- TASK TO COMPLETE -
Using the listing below, report all lines holding the word "axes".

- DATASET ROWS -
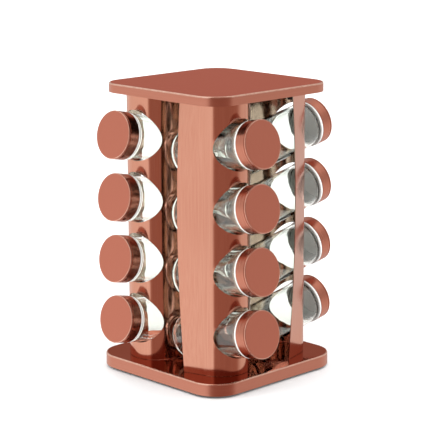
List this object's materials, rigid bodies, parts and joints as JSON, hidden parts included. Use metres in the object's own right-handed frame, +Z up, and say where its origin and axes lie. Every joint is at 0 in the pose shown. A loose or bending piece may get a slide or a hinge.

...

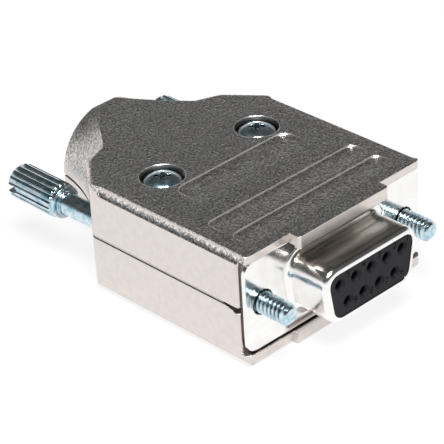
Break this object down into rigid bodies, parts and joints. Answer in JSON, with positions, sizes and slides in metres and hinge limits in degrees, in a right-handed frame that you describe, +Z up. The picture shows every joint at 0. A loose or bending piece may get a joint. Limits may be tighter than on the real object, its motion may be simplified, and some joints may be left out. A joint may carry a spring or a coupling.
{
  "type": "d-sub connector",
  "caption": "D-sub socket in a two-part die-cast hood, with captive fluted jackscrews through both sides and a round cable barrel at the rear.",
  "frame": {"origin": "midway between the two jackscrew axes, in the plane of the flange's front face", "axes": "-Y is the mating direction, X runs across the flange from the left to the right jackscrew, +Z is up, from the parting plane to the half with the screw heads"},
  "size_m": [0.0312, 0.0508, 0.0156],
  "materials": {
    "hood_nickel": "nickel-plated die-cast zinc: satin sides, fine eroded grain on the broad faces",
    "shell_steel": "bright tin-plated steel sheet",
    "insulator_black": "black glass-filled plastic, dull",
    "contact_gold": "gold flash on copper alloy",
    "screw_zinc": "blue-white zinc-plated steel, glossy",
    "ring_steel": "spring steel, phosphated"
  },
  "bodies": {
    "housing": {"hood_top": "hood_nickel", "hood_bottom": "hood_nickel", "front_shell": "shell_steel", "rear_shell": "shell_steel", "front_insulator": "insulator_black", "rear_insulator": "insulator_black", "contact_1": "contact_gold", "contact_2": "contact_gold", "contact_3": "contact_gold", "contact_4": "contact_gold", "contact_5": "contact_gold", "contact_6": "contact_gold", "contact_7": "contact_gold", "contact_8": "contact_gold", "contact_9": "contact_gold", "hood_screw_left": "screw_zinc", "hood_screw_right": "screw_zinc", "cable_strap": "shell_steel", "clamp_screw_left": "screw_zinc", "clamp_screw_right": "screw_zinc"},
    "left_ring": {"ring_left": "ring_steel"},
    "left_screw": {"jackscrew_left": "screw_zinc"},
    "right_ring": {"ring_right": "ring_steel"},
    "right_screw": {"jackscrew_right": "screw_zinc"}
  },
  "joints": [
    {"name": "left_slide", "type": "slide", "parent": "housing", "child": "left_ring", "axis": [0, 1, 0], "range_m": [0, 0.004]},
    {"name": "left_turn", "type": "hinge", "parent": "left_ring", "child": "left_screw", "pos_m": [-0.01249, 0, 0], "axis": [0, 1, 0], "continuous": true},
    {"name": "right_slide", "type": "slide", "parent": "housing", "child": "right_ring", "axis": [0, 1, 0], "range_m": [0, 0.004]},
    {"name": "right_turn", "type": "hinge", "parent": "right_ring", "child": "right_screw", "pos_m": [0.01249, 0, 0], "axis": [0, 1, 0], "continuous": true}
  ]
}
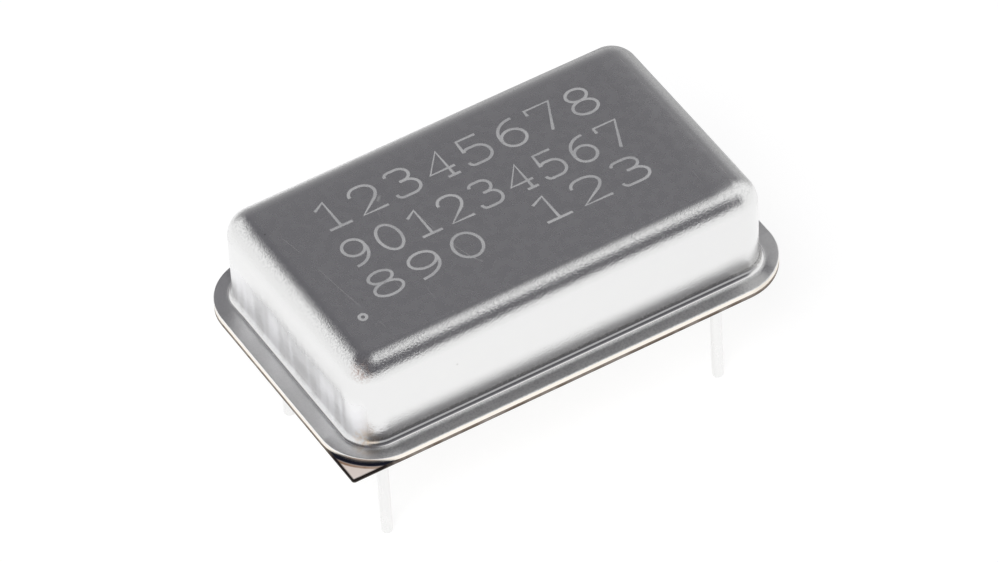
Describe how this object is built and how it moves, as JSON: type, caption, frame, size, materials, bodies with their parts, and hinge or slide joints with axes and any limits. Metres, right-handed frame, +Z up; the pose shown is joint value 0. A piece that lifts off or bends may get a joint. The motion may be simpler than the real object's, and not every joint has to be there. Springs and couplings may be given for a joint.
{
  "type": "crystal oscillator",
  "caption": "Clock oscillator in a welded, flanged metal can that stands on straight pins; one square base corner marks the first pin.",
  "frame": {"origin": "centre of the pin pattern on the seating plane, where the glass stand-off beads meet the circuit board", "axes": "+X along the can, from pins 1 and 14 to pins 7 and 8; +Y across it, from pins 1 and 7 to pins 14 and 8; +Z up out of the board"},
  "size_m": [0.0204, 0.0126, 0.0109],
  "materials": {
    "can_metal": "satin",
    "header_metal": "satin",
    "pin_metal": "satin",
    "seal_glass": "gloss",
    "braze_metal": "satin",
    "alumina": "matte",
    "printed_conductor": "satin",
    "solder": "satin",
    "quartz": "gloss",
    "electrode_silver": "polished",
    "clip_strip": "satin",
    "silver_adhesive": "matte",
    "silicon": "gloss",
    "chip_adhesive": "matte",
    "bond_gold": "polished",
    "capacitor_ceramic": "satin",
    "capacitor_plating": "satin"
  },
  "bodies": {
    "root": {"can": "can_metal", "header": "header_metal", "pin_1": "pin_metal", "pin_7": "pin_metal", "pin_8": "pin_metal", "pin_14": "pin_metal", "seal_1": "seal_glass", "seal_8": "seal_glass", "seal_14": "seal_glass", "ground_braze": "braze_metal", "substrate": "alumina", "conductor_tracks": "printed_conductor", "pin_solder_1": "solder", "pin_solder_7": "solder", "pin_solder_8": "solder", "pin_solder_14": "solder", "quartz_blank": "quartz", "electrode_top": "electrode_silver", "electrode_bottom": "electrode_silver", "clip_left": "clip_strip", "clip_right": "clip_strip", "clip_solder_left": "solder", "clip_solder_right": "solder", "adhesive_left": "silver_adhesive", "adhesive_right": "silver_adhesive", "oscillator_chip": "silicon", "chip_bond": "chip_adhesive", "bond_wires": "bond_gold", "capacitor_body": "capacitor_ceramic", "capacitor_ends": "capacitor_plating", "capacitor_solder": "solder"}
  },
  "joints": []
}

- OUTPUT FOR THIS EXERCISE -
List this object's materials, rigid bodies, parts and joints as JSON, hidden parts included. Use metres in the object's own right-handed frame, +Z up, and say where its origin and axes lie. Every joint is at 0 in the pose shown. A loose or bending piece may get a slide or a hinge.
  "frame": {"origin": "midway between the two jackscrew axes, in the plane of the flange's front face", "axes": "-Y is the mating direction, X runs across the flange from the left to the right jackscrew, +Z is up, from the parting plane to the half with the screw heads"},
Describe how this object is built and how it moves, as JSON: type, caption, frame, size, materials, bodies with their parts, and hinge or slide joints with axes and any limits. Metres, right-handed frame, +Z up; the pose shown is joint value 0. A piece that lifts off or bends may get a joint. The motion may be simpler than the real object's, and not every joint has to be there. Springs and couplings may be given for a joint.
  "frame": {"origin": "centre of the pin pattern on the seating plane, where the glass stand-off beads meet the circuit board", "axes": "+X along the can, from pins 1 and 14 to pins 7 and 8; +Y across it, from pins 1 and 7 to pins 14 and 8; +Z up out of the board"},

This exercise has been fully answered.